The fact remains you have to be very clever to buy success. With Shefqi Kuqki performing perfectly in his role as the biggest waste of money since Clinton Morrison, Newell’s signings look comparatively brilliant.  It was obvious from the first minute onwards, as he flicked a bobbling ball through for Carlos to poke home, that Sam Parkin will prove another transfer coup.  Elsewhere Markus remains immense, simply a glacial veined genius.  Sol, by dint of poetic comparison, has remained the reliably fire blooded, brimstone booted full back we all love.  With local lad done good Leon providing the pace and spring, the first choice defence is finally appearing solid at this level.  And as it is clear Unders will struggle to regain his left midfield spot there needs little else said about Lewis Emmanuel.   

It was just like watching Brazil as Vine rounded off a passing move Betty Hoofroyd probably cannot even comprehend, and after some light entertainment in the form of a rare Feeney goal (disallowed), a Palace player got his goal bonus heading one back.  Another ‘cup final’ (their words) win for little Luton.

If there was ever a manifestation of Palace’s stink it was Jamie Scowcroft’s disgusting bar room shove on Leon, sending him into the Oak Road and onto an elderly Palace scarfer.
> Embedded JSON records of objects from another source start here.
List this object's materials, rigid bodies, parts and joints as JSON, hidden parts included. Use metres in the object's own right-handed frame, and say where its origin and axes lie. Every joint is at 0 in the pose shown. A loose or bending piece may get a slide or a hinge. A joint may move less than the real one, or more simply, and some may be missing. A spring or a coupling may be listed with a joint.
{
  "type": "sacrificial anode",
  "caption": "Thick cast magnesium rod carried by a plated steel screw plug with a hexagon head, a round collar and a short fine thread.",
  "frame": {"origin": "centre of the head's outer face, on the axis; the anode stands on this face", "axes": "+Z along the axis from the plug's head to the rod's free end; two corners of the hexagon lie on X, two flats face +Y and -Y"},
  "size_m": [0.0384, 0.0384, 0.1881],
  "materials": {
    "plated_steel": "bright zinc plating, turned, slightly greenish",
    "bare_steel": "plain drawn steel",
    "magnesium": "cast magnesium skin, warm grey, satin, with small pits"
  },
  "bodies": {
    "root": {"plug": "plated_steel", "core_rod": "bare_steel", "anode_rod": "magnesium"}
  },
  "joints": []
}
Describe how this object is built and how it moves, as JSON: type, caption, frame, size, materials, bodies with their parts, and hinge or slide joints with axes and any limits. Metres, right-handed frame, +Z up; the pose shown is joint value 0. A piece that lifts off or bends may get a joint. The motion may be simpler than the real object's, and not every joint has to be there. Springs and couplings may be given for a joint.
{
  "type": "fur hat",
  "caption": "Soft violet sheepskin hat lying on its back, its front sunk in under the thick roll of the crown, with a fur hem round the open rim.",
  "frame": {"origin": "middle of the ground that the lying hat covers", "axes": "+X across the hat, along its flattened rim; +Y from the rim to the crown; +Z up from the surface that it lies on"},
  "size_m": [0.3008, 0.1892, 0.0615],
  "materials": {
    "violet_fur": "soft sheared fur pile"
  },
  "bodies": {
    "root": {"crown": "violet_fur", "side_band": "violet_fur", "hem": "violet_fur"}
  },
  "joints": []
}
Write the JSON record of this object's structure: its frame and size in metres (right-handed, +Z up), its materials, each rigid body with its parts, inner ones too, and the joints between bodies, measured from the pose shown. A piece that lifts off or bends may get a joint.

In these instances, when justice takes the form of a yellow card, trial by vigilante would not be unjust. 

Post match, Peter Taylor, in the oft-spoken words of many a deluded manager, offered the blind defense of ‘poor referring decisions’. If that was not enough to illustrate the Messianic complex ingrained within his football club, seeing him return to the pitchside late after half time, only to run straight past the applauding away fans without a single acknowledgement surely is.  Regardless of this sickening self superiority, he must be universally absolved from sympathy simply for his collaborations with the league idiot / colossal degenerate that is Simon Jordan.  With the FA agents investigation nearing completion and his suitably barbed programme notes, there is much to remind us of the honesty and integrity of the man managing our club.  Yes, the result was sweet.  But looking beyond the three points is sweeter.